仕事力

心に響く自己啓発

「阪急電車」を読んで

書名:阪急電車

著者:有川浩(ありかわ ひろ)

出版社:幻冬舎文庫

出版年:2010年

 

この本は、関西私鉄のローカル線、阪急今津線を舞台とした物語です。路線情報によると、今津線の宝塚~西宮北口間は、乗車時間14分、運賃が200円です。この区間には八つの駅があります。宝塚駅からスタートして各駅に停車して西宮北口駅に着き、今度は西宮北口駅から宝塚駅に折り返すルートでのお話です。

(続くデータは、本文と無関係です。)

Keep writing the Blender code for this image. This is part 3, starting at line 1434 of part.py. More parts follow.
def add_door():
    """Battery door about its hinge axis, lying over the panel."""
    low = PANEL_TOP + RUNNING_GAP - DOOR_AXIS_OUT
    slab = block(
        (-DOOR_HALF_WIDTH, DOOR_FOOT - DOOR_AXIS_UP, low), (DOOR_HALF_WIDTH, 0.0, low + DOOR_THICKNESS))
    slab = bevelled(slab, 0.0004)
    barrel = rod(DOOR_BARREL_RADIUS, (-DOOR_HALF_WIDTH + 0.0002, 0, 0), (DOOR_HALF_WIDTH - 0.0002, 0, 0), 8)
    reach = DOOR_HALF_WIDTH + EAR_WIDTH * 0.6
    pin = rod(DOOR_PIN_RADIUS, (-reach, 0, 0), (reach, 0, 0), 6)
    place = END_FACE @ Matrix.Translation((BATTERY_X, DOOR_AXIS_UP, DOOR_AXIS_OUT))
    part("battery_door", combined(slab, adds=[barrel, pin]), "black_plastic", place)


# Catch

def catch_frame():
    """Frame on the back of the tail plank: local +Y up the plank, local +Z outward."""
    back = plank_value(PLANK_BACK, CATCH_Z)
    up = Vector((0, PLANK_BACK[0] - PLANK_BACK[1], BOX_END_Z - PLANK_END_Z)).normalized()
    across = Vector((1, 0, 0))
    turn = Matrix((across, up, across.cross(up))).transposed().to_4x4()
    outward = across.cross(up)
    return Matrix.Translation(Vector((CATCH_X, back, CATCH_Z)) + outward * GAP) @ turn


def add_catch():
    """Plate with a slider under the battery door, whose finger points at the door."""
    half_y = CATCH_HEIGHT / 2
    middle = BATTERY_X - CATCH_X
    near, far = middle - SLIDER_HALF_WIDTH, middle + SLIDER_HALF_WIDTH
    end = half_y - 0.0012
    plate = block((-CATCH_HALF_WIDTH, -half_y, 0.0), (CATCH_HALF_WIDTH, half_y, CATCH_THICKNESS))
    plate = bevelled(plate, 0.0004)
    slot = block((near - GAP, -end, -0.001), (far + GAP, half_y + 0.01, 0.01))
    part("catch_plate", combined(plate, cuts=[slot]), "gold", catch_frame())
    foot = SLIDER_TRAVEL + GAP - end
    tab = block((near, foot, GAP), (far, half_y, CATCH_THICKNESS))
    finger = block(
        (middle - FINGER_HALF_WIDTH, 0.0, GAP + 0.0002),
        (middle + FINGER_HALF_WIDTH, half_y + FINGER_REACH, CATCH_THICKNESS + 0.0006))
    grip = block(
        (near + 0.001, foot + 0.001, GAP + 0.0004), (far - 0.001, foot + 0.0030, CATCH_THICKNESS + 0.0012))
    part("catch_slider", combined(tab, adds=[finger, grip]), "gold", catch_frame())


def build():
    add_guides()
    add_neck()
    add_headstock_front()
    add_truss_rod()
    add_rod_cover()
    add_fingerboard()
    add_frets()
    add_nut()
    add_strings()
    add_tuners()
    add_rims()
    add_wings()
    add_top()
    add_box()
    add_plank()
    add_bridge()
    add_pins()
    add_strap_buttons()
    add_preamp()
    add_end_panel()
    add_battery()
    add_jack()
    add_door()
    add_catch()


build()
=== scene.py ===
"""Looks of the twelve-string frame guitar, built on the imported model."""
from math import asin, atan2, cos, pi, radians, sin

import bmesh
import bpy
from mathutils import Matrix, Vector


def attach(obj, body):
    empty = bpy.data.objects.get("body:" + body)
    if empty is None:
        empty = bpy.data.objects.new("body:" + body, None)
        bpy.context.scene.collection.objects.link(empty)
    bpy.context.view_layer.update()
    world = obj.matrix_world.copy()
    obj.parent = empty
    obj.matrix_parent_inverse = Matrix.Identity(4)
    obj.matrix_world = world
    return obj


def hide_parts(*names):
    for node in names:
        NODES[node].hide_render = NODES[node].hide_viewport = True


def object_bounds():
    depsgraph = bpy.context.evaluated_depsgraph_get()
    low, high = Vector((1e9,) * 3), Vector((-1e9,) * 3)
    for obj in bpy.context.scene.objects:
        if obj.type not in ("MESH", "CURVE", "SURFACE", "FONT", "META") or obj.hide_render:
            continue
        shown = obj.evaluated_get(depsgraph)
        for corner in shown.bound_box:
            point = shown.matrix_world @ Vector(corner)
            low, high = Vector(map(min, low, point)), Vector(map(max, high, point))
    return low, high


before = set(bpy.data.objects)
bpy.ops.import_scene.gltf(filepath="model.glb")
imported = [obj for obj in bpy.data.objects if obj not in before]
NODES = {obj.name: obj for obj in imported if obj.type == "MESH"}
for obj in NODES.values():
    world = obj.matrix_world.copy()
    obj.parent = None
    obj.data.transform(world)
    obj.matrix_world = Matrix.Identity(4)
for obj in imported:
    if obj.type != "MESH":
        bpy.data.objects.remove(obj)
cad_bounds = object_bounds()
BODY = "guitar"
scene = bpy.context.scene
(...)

駅ごとに登場人物が変わり、時には恋をしたり口論をしたりしながら、登場する人たちが話のところどころで絡み合うところが絶妙です。特定の主人公はおらず、電車を利用する人々の笑いあり涙あり怒りありのストーリーで構成されています。

作品では

全国的知名度が低いであろう今津線を主人公とした物語である。

と説明され、拝読中もまるで自分がその電車内に居合わせているかのような気分になります。登場人物には老人もいますが、学生や若い社会人の存在感が強く印象に残り、僕は自分の青春時代と重ね合わせました。

今津線の「小林(おばやし)」という駅の描写には感心しました。駅や周辺の町にツバメの巣が多くあるそうで、ツバメの子育てのために駅員や町の人々が創意工夫しています。その温かい話を拝読して、著者が調査を綿密に行い、素晴らしい着眼力で本作品を執筆なさったものと感じました。

何気なく電車に乗ることが多いと思いますが、電車で何かが起こる可能性があります。僕が最近ドッキリしたのは、外国人に「〇〇駅に行くには、この電車で良いか」と英語で尋ねられ、何とか「イエス」とだけ答えることができたことです。

とても読みやすい作品ですが、テーマは何だろうかと考えました。あえてテーマを一つに絞るとすれば、「電車と人」ということになると、僕は思います。読了後は電車に乗る際今まで以上に、ワクワク感、ドキドキ感が強くなることでしょう。